As a member of a community of practice centered on academic text production and publication, I share your same aim — publication of your text — and I too am invested in you getting your text written and polished to a standard that connects with your target readers and has the impact you desire.

I can help you meet your writing needs at different points along the way.

> You've got a complete draft of your text but you aren't ready to submit or resubmit.
 

I put on my authors' editor hat and together we work to hit the communicative sweet spot: clearly articulating your ideas, stance and purpose in a way that engages your target readers and is also mindful of the norms associated with discipline, venue of publication and text type. You come away knowing you're submitting a stronger, more effective version of your text and you've improved the odds of others taking it up once it's published.

> You've written your text in Spanish or French, but it needs to be submitted in English.

I put on my translator's hat and together we work to create a translation that accurately articulates your ideas and reproduces your voice and purpose in a way that engages your target readers and is also mindful of the norms associated with discipline, venue of publication and text type. We also collaborate on revising the translation, each responding to the other's queries about content, clarity and voice. You come away knowing you're submitting a strong and effective version of your text and you've improved the odds of others taking it up once it's published.

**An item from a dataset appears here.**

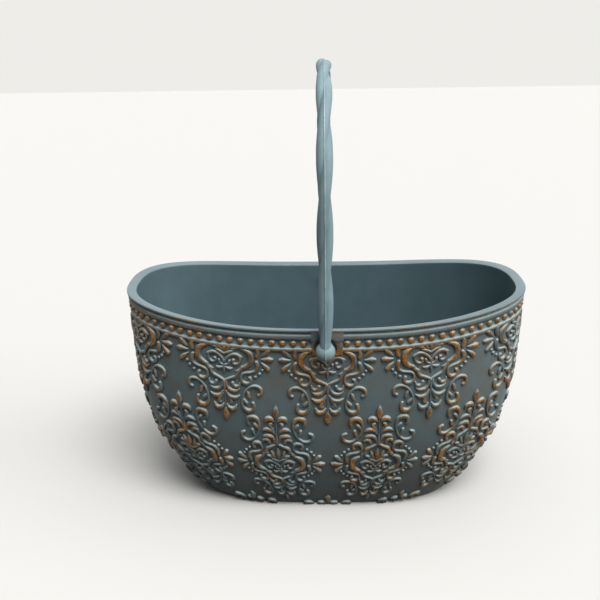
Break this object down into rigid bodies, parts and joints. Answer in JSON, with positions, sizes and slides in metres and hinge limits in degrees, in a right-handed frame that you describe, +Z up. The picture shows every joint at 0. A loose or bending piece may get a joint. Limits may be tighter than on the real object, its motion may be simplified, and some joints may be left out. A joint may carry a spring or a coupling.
{
  "type": "handled basket",
  "caption": "Oval moulded basket with a dipped rim, a beaded band and a twisted swing handle snapped into two pads.",
  "frame": {"origin": "middle of the base, on the surface it stands on", "axes": "+X along the length, +Y from the front to the back, +Z up"},
  "size_m": [0.3498, 0.2158, 0.3811],
  "materials": {
    "tub": "satin blue-grey with a brushed copper on the raised faces",
    "handle": "satin pale blue-grey"
  },
  "bodies": {
    "tub": {"tub": "tub"},
    "handle": {"handle": "handle"}
  },
  "joints": [
    {"name": "handle_swing", "type": "hinge", "parent": "tub", "child": "handle", "pos_m": [0, 0, 0.1645], "axis": [0, 1, 0], "range_deg": [-125, 125]}
  ]
}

> You've got a partial draft going or you need to get one started, but you're having trouble making the time to focus on your writing or you're feeling overwhelmed by the size or weight of it all.
 

I facilitate structured writing retreats, providing small groups of academic and academy-adjacent writers with the time, space, motivation and permission to put their writing needs first for limited, highly focused periods of time. Not only do you make measurable progress on you writing project in this environment, you learn strategies for containing the 'bigness' of it all and gain insight into what makes you tick as a writer.

> You're not actively writing but you'd like to do some training to improve your understanding of the writing process and hone your language and self-editing skills.

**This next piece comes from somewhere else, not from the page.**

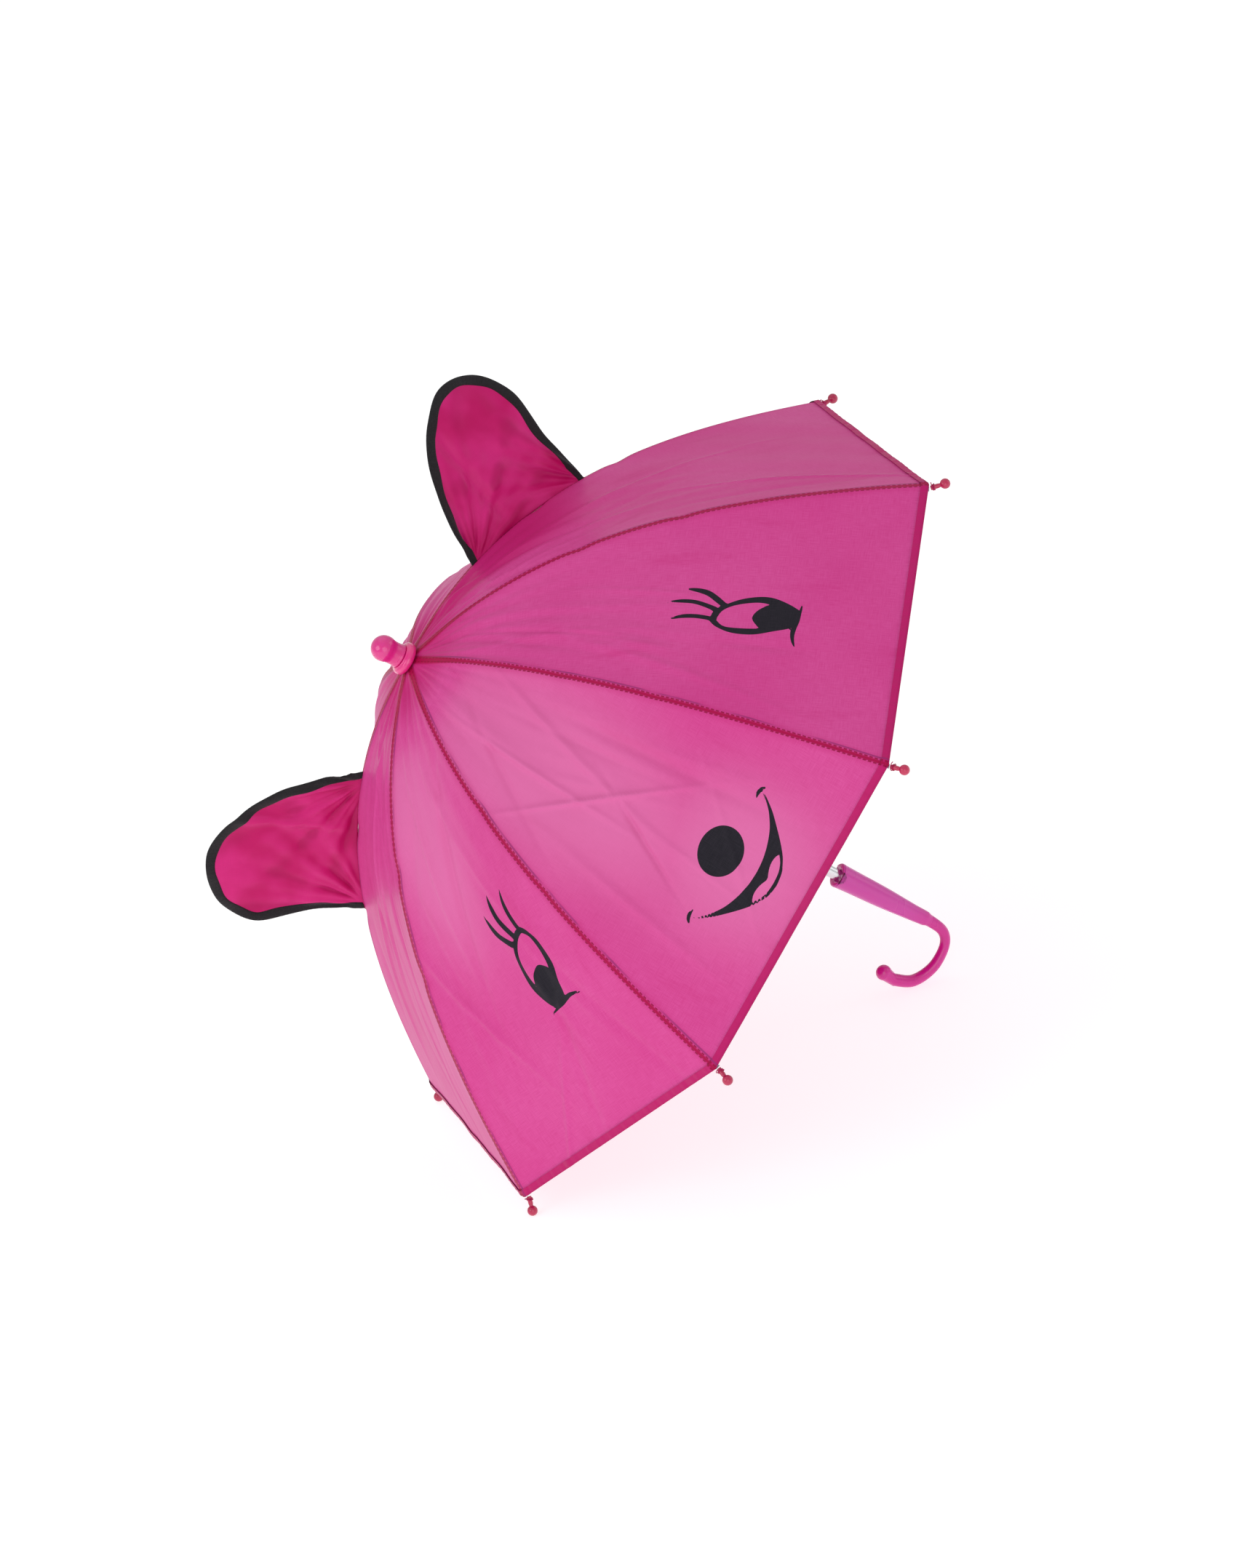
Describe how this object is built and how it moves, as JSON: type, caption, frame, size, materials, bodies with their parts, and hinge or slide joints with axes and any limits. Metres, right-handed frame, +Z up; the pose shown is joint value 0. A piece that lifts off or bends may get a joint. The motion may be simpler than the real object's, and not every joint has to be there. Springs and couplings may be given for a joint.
{
  "type": "children's umbrella",
  "caption": "Small child's umbrella with a domed fabric canopy on folding steel ribs, two stand-up fabric ears, a simple printed face and a plastic hook handle.",
  "frame": {"origin": "centre of the bounding box at floor level, with the open umbrella lying on two rib tips and the hook of its handle", "axes": "+Z up; the ferrule points to -X and up, the handle to +X; the nose and mouth panel faces -Y; the umbrella is symmetric about Y = 0 but for its ears and strap"},
  "size_m": [0.5202, 0.5612, 0.5042],
  "materials": {
    "canopy_fabric": "thin satin polyester",
    "ear_fabric": "thin satin polyester",
    "binding_tape": "woven tape",
    "bright_steel": "bright plated",
    "dark_steel": "zinc plated",
    "ferrule_plastic": "glossy",
    "handle_plastic": "slightly translucent",
    "tip_plastic": "satin",
    "nylon": "natural nylon"
  },
  "bodies": {
    "frame": {"shaft_tube": "bright_steel", "handle": "handle_plastic", "ferrule_cap": "ferrule_plastic", "ferrule_collar": "ferrule_plastic", "top_notch": "nylon", "notch_wire": "dark_steel", "stop_pin": "bright_steel"},
    "runner": {"runner": "nylon", "runner_wire": "dark_steel"},
    "top_catch": {"top_catch": "bright_steel"},
    "bottom_catch": {"bottom_catch": "bright_steel"},
    "rib_1": {"rib_1": "dark_steel", "rib_tip_1": "tip_plastic", "joint_rivet_1": "bright_steel", "canopy_gore_1": "canopy_fabric", "ear_upper": "ear_fabric", "ear_upper_binding": "binding_tape"},
    "stretcher_1": {"stretcher_1": "dark_steel"},
    "rib_2": {"rib_2": "dark_steel", "rib_tip_2": "tip_plastic", "joint_rivet_2": "bright_steel", "canopy_gore_2": "canopy_fabric"},
    "stretcher_2": {"stretcher_2": "dark_steel"},
    "rib_3": {"rib_3": "dark_steel", "rib_tip_3": "tip_plastic", "joint_rivet_3": "bright_steel", "canopy_gore_3": "canopy_fabric"},
    "stretcher_3": {"stretcher_3": "dark_steel"},
    "rib_4": {"rib_4": "dark_steel", "rib_tip_4": "tip_plastic", "joint_rivet_4": "bright_steel", "canopy_gore_4": "canopy_fabric"},
    "stretcher_4": {"stretcher_4": "dark_steel"},
    "rib_5": {"rib_5": "dark_steel", "rib_tip_5": "tip_plastic", "joint_rivet_5": "bright_steel", "canopy_gore_5": "canopy_fabric"},
    "stretcher_5": {"stretcher_5": "dark_steel"},
    "rib_6": {"rib_6": "dark_steel", "rib_tip_6": "tip_plastic", "joint_rivet_6": "bright_steel", "canopy_gore_6": "canopy_fabric", "ear_lower": "ear_fabric", "ear_lower_binding": "binding_tape"},
    "stretcher_6": {"stretcher_6": "dark_steel"},
    "rib_7": {"rib_7": "dark_steel", "rib_tip_7": "tip_plastic", "joint_rivet_7": "bright_steel", "canopy_gore_7": "canopy_fabric"},
    "stretcher_7": {"stretcher_7": "dark_steel"},
    "rib_8": {"rib_8": "dark_steel", "rib_tip_8": "tip_plastic", "joint_rivet_8": "bright_steel", "canopy_gore_8": "canopy_fabric", "closure_strap": "canopy_fabric"},
    "stretcher_8": {"stretcher_8": "dark_steel"}
  },
  "joints": [
    {"name": "runner_slide", "type": "slide", "parent": "frame", "child": "runner", "axis": [0.6782, 0, -0.7349], "range_m": [0, 0.17143]},
    {"name": "top_catch_press", "type": "slide", "parent": "frame", "child": "top_catch", "axis": [-0.7349, 0, -0.6782], "range_m": [0, 0.0023], "stiffness_N_per_m": 250, "springref_m": -0.003},
    {"name": "bottom_catch_press", "type": "slide", "parent": "frame", "child": "bottom_catch", "axis": [0.7349, 0, 0.6782], "range_m": [0, 0.0023], "stiffness_N_per_m": 250, "springref_m": -0.003},
    {"name": "rib_1_fold", "type": "hinge", "parent": "frame", "child": "rib_1", "pos_m": [-0.08885, 0.00383, 0.35876], "axis": [-0.2812, 0.9239, -0.2595], "range_deg": [0, 51.67], "deforming": ["canopy_gore_1"]},
    {"name": "stretcher_1_fold", "type": "hinge", "parent": "runner", "child": "stretcher_1", "pos_m": [-0.0135, 0.00383, 0.2771], "axis": [0.2812, -0.9239, 0.2595], "range_deg": [0, 52.93]},
    {"name": "rib_2_fold", "type": "hinge", "parent": "frame", "child": "rib_2", "pos_m": [-0.08885, -0.00383, 0.35876], "axis": [0.2812, 0.9239, 0.2595], "range_deg": [0, 51.67], "deforming": ["canopy_gore_2"]},
    {"name": "stretcher_2_fold", "type": "hinge", "parent": "runner", "child": "stretcher_2", "pos_m": [-0.0135, -0.00383, 0.2771], "axis": [-0.2812, -0.9239, -0.2595], "range_deg": [0, 52.93]},
    {"name": "rib_3_fold", "type": "hinge", "parent": "frame", "child": "rib_3", "pos_m": [-0.09283, -0.00924, 0.35509], "axis": [0.6789, 0.3827, 0.6266], "range_deg": [0, 51.67], "deforming": ["canopy_gore_3"]},
    {"name": "stretcher_3_fold", "type": "hinge", "parent": "runner", "child": "stretcher_3", "pos_m": [-0.01747, -0.00924, 0.27343], "axis": [-0.6789, -0.3827, -0.6266], "range_deg": [0, 52.93]},
    {"name": "rib_4_fold", "type": "hinge", "parent": "frame", "child": "rib_4", "pos_m": [-0.09845, -0.00924, 0.3499], "axis": [0.6789, -0.3827, 0.6266], "range_deg": [0, 51.67], "deforming": ["canopy_gore_4"]},
    {"name": "stretcher_4_fold", "type": "hinge", "parent": "runner", "child": "stretcher_4", "pos_m": [-0.0231, -0.00924, 0.26824], "axis": [-0.6789, 0.3827, -0.6266], "range_deg": [0, 52.93]},
    {"name": "rib_5_fold", "type": "hinge", "parent": "frame", "child": "rib_5", "pos_m": [-0.10243, -0.00383, 0.34623], "axis": [0.2812, -0.9239, 0.2595], "range_deg": [0, 51.67], "deforming": ["canopy_gore_5"]},
    {"name": "stretcher_5_fold", "type": "hinge", "parent": "runner", "child": "stretcher_5", "pos_m": [-0.02707, -0.00383, 0.26457], "axis": [-0.2812, 0.9239, -0.2595], "range_deg": [0, 52.93]},
    {"name": "rib_6_fold", "type": "hinge", "parent": "frame", "child": "rib_6", "pos_m": [-0.10243, 0.00383, 0.34623], "axis": [-0.2812, -0.9239, -0.2595], "range_deg": [0, 51.67], "deforming": ["canopy_gore_6"]},
    {"name": "stretcher_6_fold", "type": "hinge", "parent": "runner", "child": "stretcher_6", "pos_m": [-0.02707, 0.00383, 0.26457], "axis": [0.2812, 0.9239, 0.2595], "range_deg": [0, 52.93]},
    {"name": "rib_7_fold", "type": "hinge", "parent": "frame", "child": "rib_7", "pos_m": [-0.09845, 0.00924, 0.3499], "axis": [-0.6789, -0.3827, -0.6266], "range_deg": [0, 51.67], "deforming": ["canopy_gore_7"]},
    {"name": "stretcher_7_fold", "type": "hinge", "parent": "runner", "child": "stretcher_7", "pos_m": [-0.0231, 0.00924, 0.26824], "axis": [0.6789, 0.3827, 0.6266], "range_deg": [0, 52.93]},
    {"name": "rib_8_fold", "type": "hinge", "parent": "frame", "child": "rib_8", "pos_m": [-0.09283, 0.00924, 0.35509], "axis": [-0.6789, 0.3827, -0.6266], "range_deg": [0, 51.67], "deforming": ["canopy_gore_8", "closure_strap"]},
    {"name": "stretcher_8_fold", "type": "hinge", "parent": "runner", "child": "stretcher_8", "pos_m": [-0.01747, 0.00924, 0.27343], "axis": [0.6789, -0.3827, 0.6266], "range_deg": [0, 52.93]}
  ],
  "couplings": [
    {"joint": "rib_1_fold", "follows": "runner_slide", "rad_per_m": 5.2602},
    {"joint": "stretcher_1_fold", "follows": "runner_slide", "rad_per_m": 5.3886},
    {"joint": "rib_2_fold", "follows": "runner_slide", "rad_per_m": 5.2602},
    {"joint": "stretcher_2_fold", "follows": "runner_slide", "rad_per_m": 5.3886},
    {"joint": "rib_3_fold", "follows": "runner_slide", "rad_per_m": 5.2602},
    {"joint": "stretcher_3_fold", "follows": "runner_slide", "rad_per_m": 5.3886},
    {"joint": "rib_4_fold", "follows": "runner_slide", "rad_per_m": 5.2602},
    {"joint": "stretcher_4_fold", "follows": "runner_slide", "rad_per_m": 5.3886},
    {"joint": "rib_5_fold", "follows": "runner_slide", "rad_per_m": 5.2602},
    {"joint": "stretcher_5_fold", "follows": "runner_slide", "rad_per_m": 5.3886},
    {"joint": "rib_6_fold", "follows": "runner_slide", "rad_per_m": 5.2602},
    {"joint": "stretcher_6_fold", "follows": "runner_slide", "rad_per_m": 5.3886},
    {"joint": "rib_7_fold", "follows": "runner_slide", "rad_per_m": 5.2602},
    {"joint": "stretcher_7_fold", "follows": "runner_slide", "rad_per_m": 5.3886},
    {"joint": "rib_8_fold", "follows": "runner_slide", "rad_per_m": 5.2602},
    {"joint": "stretcher_8_fold", "follows": "runner_slide", "rad_per_m": 5.3886}
  ]
}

As an academic writing trainer, I teach groups of developing writers the processes, principles and strategies involved in academic text production and publication in English-medium contexts. Since group training is often not specific to any one discipline, I also provide tips and strategies to help participants apply the training content to their particular contexts.

My tenets

Regardless of the type of support I provide, I base my approach on three fundamental tenets.

+ I always work from a view of baseline plus opportunities for gain/empowerment rather than how to ‘fix deficits’.

One of my primary missions is to help writers and language users cultivate a mindset that sees writing and language learning as natural processes that involve building in incremental improvements over time rather than something they're "not good at". It's also important for writers and language users to think about what constitutes a necessary and sufficient target for their context.

+ Good writing – and good translation – involves making considered choices, big and small.

I give you the best advice I can (i.e., I present you with a set of alternative choices) based on my training, experience and understanding of your message, audience, discipline and professional context. But where my advice does not serve you or your text, that's an opportunity for us to discuss why one choice may work better than others for this function, this text, this audience. Very often new and more effective choices emerge from this dialog, elevating your text even further.

+ Writers who make low-stress, high-reward contact with their writing as often as possible are likely to develop effective writing practices and feel more confident about their written output.

The reality is that research writing is a complex cognitive and often high-stakes process that is hard for everyone, so creating spaces and moments where writers can have positive experience with writing helps them better weather the times when they feel anxious or pressured and minimize writing-avoidant behavior.

I'm an independent language professional who provides writing, language and publication support to academics from my home base in Donostia-San Sebastián, Spain.

Having spent more than 25 years working in linguistics, language and academic writing within and adjacent to institutions of higher education, I am keenly aware that academia has become more demanding and precarious and that scholars face greater challenges in getting their writing finished and published in English, particularly scholars located outside the Anglophone core.